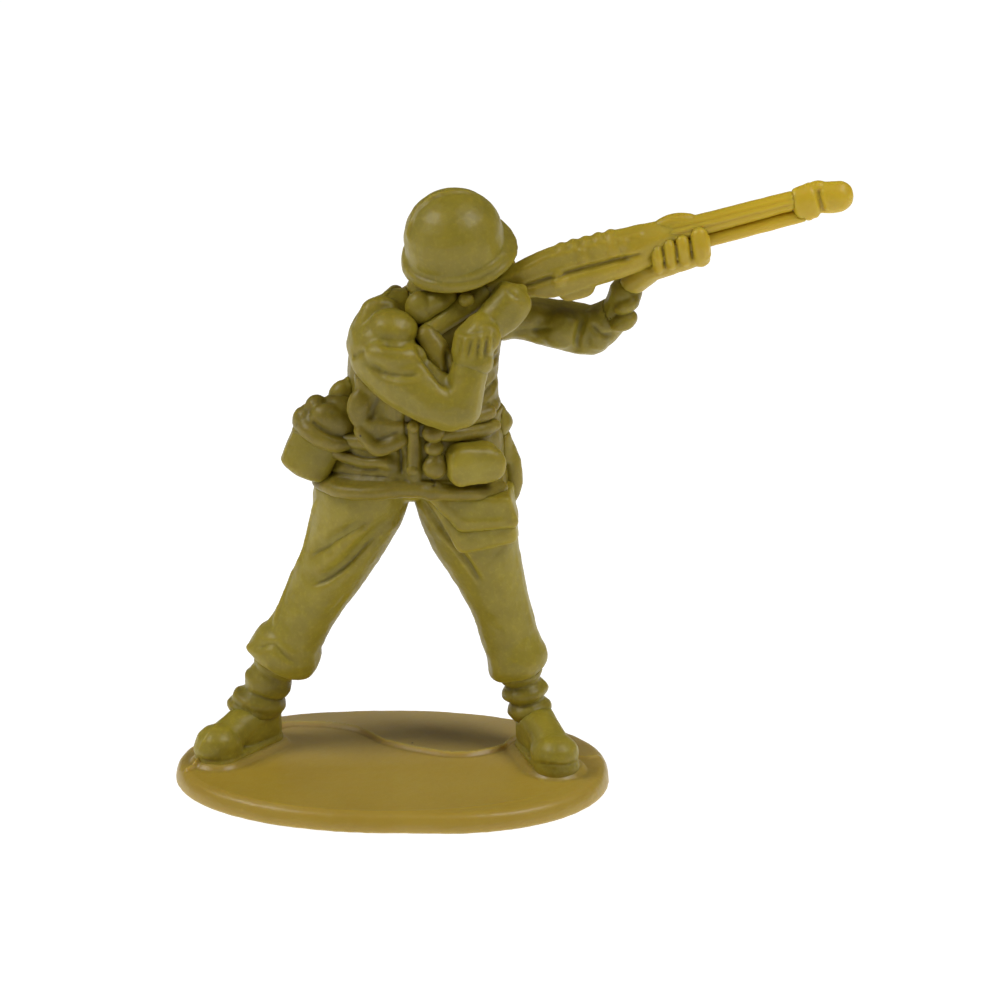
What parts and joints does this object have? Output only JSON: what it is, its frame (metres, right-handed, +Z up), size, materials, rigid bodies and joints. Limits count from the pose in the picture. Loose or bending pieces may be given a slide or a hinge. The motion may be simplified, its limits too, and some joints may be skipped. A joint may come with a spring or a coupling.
{
  "type": "toy soldier figurine",
  "caption": "Toy rifleman moulded in olive polythene, standing with legs apart and aiming a rifle, on a flat oval base plate.",
  "frame": {"origin": "centre of the base plate's underside", "axes": "+Z up, +X the way the rifle points, the figure's chest faces -Y"},
  "size_m": [0.0565, 0.0251, 0.0526],
  "materials": {
    "figure": "satin, waxy soft polythene, self-coloured olive",
    "rifle": "satin, waxy soft polythene, looks yellower where it is thin",
    "base": "satin, waxy soft polythene, smooth flat plate"
  },
  "bodies": {
    "root": {"base_plate": "base", "right_sole": "figure", "left_sole": "figure", "right_boot": "figure", "left_boot": "figure", "right_legging": "figure", "left_legging": "figure", "right_trouser_leg": "figure", "left_trouser_leg": "figure", "right_trouser_cuff": "figure", "left_trouser_cuff": "figure", "cargo_pocket": "figure", "cargo_pocket_flap": "figure", "jacket_skirt": "figure", "jacket_hem": "figure", "jacket_pocket_flap": "figure", "waist_belt": "figure", "placket": "figure", "placket_buttons": "figure", "front_pouch": "figure", "side_pouch": "figure", "side_pouch_flap": "figure", "hip_sheath": "figure", "hip_sheath_flap": "figure", "canteen": "figure", "canteen_flap": "figure", "canteen_strap": "figure", "jacket_chest": "figure", "collar": "figure", "shoulder_strap": "figure", "right_upper_sleeve": "figure", "right_forearm_sleeve": "figure", "right_cuff": "figure", "right_hand": "figure", "left_upper_sleeve": "figure", "left_forearm_sleeve": "figure", "left_cuff": "figure", "left_hand": "figure", "left_fingers": "figure", "head": "figure", "helmet_shell": "figure", "helmet_rim": "figure", "rifle_butt": "rifle", "rifle_stock": "rifle", "rifle_receiver": "rifle", "rifle_barrel": "rifle", "rifle_tube": "rifle", "rear_sight": "rifle", "front_band": "rifle", "muzzle": "rifle", "trigger_guard": "rifle", "bolt_handle": "rifle"}
  },
  "joints": []
}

◆ **To be done**:
Would you copy out each line exactly as written?

◆ **Full output**:
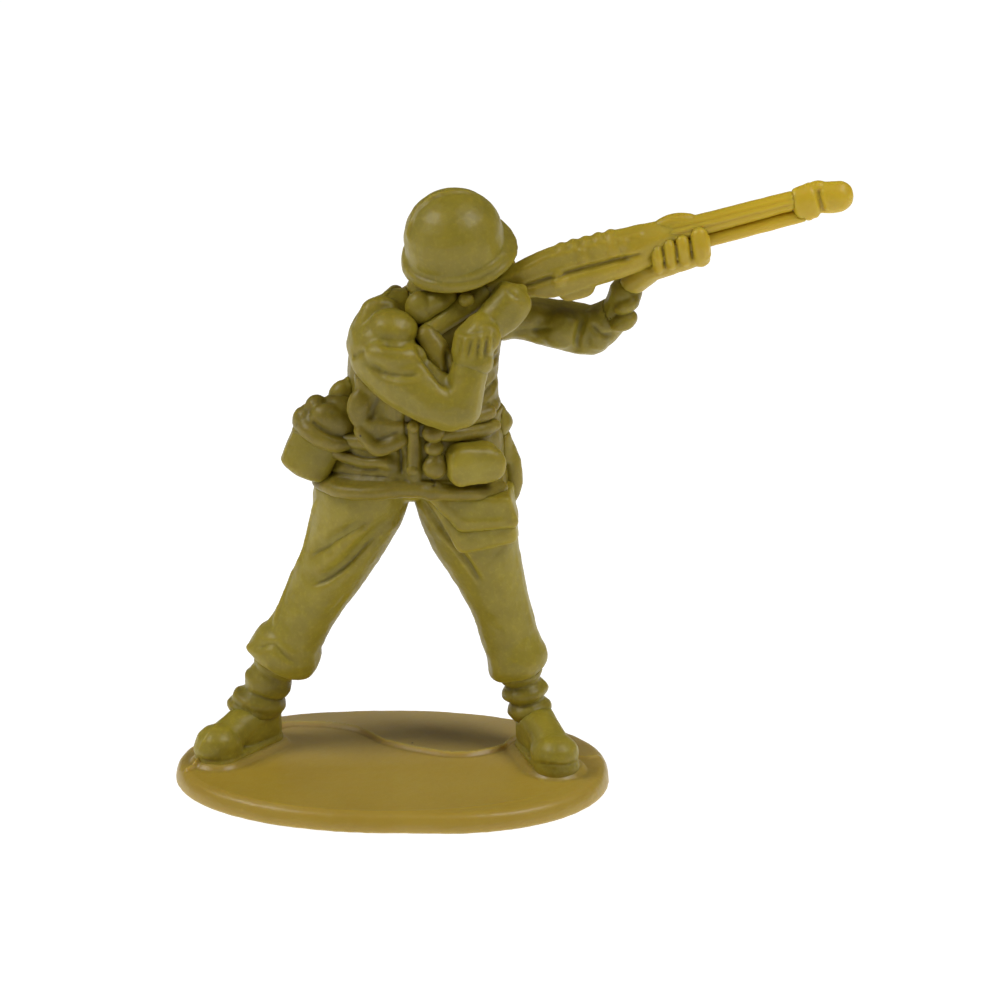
What parts and joints does this object have? Output only JSON: what it is, its frame (metres, right-handed, +Z up), size, materials, rigid bodies and joints. Limits count from the pose in the picture. Loose or bending pieces may be given a slide or a hinge. The motion may be simplified, its limits too, and some joints may be skipped. A joint may come with a spring or a coupling.
{
  "type": "toy soldier figurine",
  "caption": "Toy rifleman moulded in olive polythene, standing with legs apart and aiming a rifle, on a flat oval base plate.",
  "frame": {"origin": "centre of the base plate's underside", "axes": "+Z up, +X the way the rifle points, the figure's chest faces -Y"},
  "size_m": [0.0565, 0.0251, 0.0526],
  "materials": {
    "figure": "satin, waxy soft polythene, self-coloured olive",
    "rifle": "satin, waxy soft polythene, looks yellower where it is thin",
    "base": "satin, waxy soft polythene, smooth flat plate"
  },
  "bodies": {
    "root": {"base_plate": "base", "right_sole": "figure", "left_sole": "figure", "right_boot": "figure", "left_boot": "figure", "right_legging": "figure", "left_legging": "figure", "right_trouser_leg": "figure", "left_trouser_leg": "figure", "right_trouser_cuff": "figure", "left_trouser_cuff": "figure", "cargo_pocket": "figure", "cargo_pocket_flap": "figure", "jacket_skirt": "figure", "jacket_hem": "figure", "jacket_pocket_flap": "figure", "waist_belt": "figure", "placket": "figure", "placket_buttons": "figure", "front_pouch": "figure", "side_pouch": "figure", "side_pouch_flap": "figure", "hip_sheath": "figure", "hip_sheath_flap": "figure", "canteen": "figure", "canteen_flap": "figure", "canteen_strap": "figure", "jacket_chest": "figure", "collar": "figure", "shoulder_strap": "figure", "right_upper_sleeve": "figure", "right_forearm_sleeve": "figure", "right_cuff": "figure", "right_hand": "figure", "left_upper_sleeve": "figure", "left_forearm_sleeve": "figure", "left_cuff": "figure", "left_hand": "figure", "left_fingers": "figure", "head": "figure", "helmet_shell": "figure", "helmet_rim": "figure", "rifle_butt": "rifle", "rifle_stock": "rifle", "rifle_receiver": "rifle", "rifle_barrel": "rifle", "rifle_tube": "rifle", "rear_sight": "rifle", "front_band": "rifle", "muzzle": "rifle", "trigger_guard": "rifle", "bolt_handle": "rifle"}
  },
  "joints": []
}